The plot thickens, of course, when you recall what Steins patented in 1944 (applied for as late as 1942) which clearly shows 6-coupled reciprocating engines with the two-axle lead and no trailing trucks. This patent (2338212) is the one cited in Steins’ subsequent patent application for the [highly necessary] pumped water-balancing system (which was applied for in 1946 after the application for the famous patent already cited).

Among the things of potential interest here is that no attempt to show a lateral-turbine drive for the six-coupled engines in the '212 patent seems to have been made, even though it should have been relatively simple to provide gearing between two of the axles with conjugating rod drive as provided on the evolving S2 (there was originally no rod between the two geared axles, but one was found to be necessary in service).

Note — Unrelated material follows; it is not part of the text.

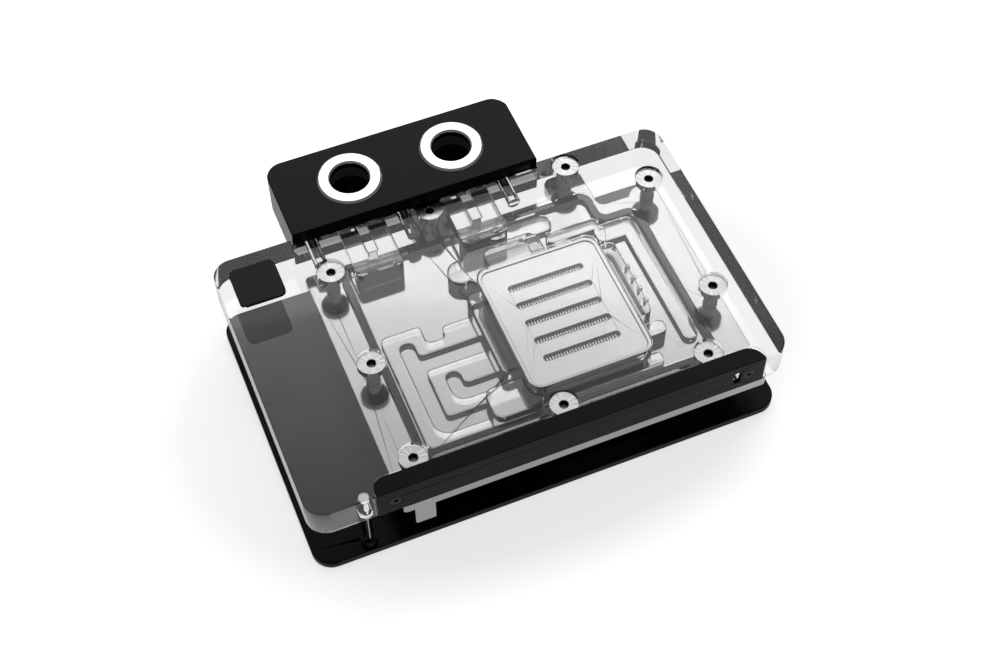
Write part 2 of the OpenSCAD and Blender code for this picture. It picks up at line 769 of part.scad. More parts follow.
module corner_post() {
    color([0.82, 0.82, 0.83]) at_corner() translate([post_x, post_y, 0]) difference() {
        union() {
            translate([0, 0, z_board]) cylinder(r = post_r, h = z_cover - z_board + 0.01);
            translate([0, 0, z_cover])
                cylinder(r1 = post_r, r2 = post_head_r, h = post_grip - 1.6);
            translate([0, 0, z_cover + post_grip - 1.6]) cylinder(r = post_head_r, h = 1.6);
            translate([0, 0, z_cover + post_grip])
                cylinder(r1 = post_head_r, r2 = post_neck, h = post_cone);
        }
        translate([0, 0, z_board - cut])
            cylinder(r = board_screw_r + run_gap, h = cut + thread_l + 0.5);
    }
}

acrylic_top();
cold_plate();
jet_plate();
main_seal();
cover_screws();
terminal_body();
port_ring_left();
port_ring_right();
terminal_seals();
terminal_screws();
light_strip_cover();
led_board();
led_lamps();
strip_screws();
badge();
backplate();
backplate_spacers();
backplate_screws();
plate_standoffs();
corner_post();
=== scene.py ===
# GPU water block: looks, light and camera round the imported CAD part
import bmesh
import bpy
import math
from mathutils import Matrix, Vector


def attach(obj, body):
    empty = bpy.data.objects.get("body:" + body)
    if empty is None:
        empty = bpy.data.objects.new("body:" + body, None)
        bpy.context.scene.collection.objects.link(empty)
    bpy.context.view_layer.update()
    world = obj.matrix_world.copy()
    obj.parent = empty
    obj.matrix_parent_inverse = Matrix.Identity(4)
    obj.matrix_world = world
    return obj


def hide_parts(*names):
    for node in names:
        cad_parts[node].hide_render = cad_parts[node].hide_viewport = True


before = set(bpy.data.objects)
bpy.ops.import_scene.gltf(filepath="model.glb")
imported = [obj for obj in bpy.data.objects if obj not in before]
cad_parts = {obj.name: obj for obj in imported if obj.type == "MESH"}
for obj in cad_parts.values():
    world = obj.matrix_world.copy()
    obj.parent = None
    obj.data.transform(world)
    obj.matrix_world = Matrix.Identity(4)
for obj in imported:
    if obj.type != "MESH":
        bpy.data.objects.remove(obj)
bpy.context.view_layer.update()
mm = 0.001

# Heights and places that the pieces share, in millimetres from the centre of the underside
stack = {
    "plate": 16.8,         # underside of the cold plate's flange
    "cover": 20.4,         # underside of the clear plate
    "top": 30.8,           # top of the clear plate
    "terminal": 35.3,      # top of the port terminal
}
corner = Vector((-72.5, -46.0, 0.0))   # front left corner of the block
sharpAngle = math.radians(35)          # edges sharper than this get broken
squareOn = 0.99999                     # a face is square to an axis when its normal has this share along it


def spot(x, y, z=0.0):
    return Vector((x + corner.x, y + corner.y, z)) * mm


def deselectAll():
    if bpy.context.object and bpy.context.object.mode != "OBJECT":
        bpy.ops.object.mode_set(mode="OBJECT")
    bpy.ops.object.select_all(action="DESELECT")


def makeActive(piece):
    deselectAll()
    piece.select_set(True)
    bpy.context.view_layer.objects.active = piece


def cadCopy(node, name):
    # welded copy of a CAD node, ready for rounded edges
    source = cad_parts[node]
    piece = bpy.data.objects.new(name, source.data.copy())
    bpy.context.scene.collection.objects.link(piece)
    makeActive(piece)
    if piece.data.has_custom_normals:
        bpy.ops.mesh.customdata_custom_splitnormals_clear()
    bpy.ops.object.mode_set(mode="EDIT")
    bpy.ops.mesh.select_all(action="SELECT")
    bpy.ops.mesh.remove_doubles(threshold=0.000002)
    bpy.ops.object.mode_set(mode="OBJECT")
    return piece


def anyEdge(a, b):
    return True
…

(Incidentally, a good quiz question along the lines of the one I recently foisted on the forum involves a patent Steins cites as a precedent. In 1872 an inventor proposed an improvement on locomotives which involved three driver pairs with four-wheel trucks before and aft of the driver wheelbase. What was the inventor’s name?)

Steins conveniently does not disclose his reversing arrangement in the '119 patent, which is more than a little strange; I don’t think I have come across anything at the Hagley yet which says in black and white what reversing arrangement was incorporated into the ‘greenlighted’ production design, although there surely would have been one.&nbs

Among the things of potential interest here is that no attempt to show a lateral-turbine drive for the six-coupled engines in the '212 patent seems to have been made, even though it should have been relatively simple to provide gearing between two of the axles with conjugating rod drive as provided on the evolving S2 (there was originally no rod between the two geared axles, but one was found to be necessary in service).

I had wondered about the central coupling rods on 6200…

This immediately brought to mind British Railways No 10100.

I’m sure Overmod is completely familiar with this fairly unusual locomotive but for anyone else interested: https://en.wikipedia.org/wiki/British_Rail_10100

Anyone who needs real detail will need: http://www.paxmanhistory.org.uk/paxfell.htm

What caused this to come to mind was that this locomotive had gear drive to the two innermost axles from a single gearbox and originally had coupling rods between these two axles but these were later removed, this being the opposite of PRR’s considerations with the S2 mentioned above.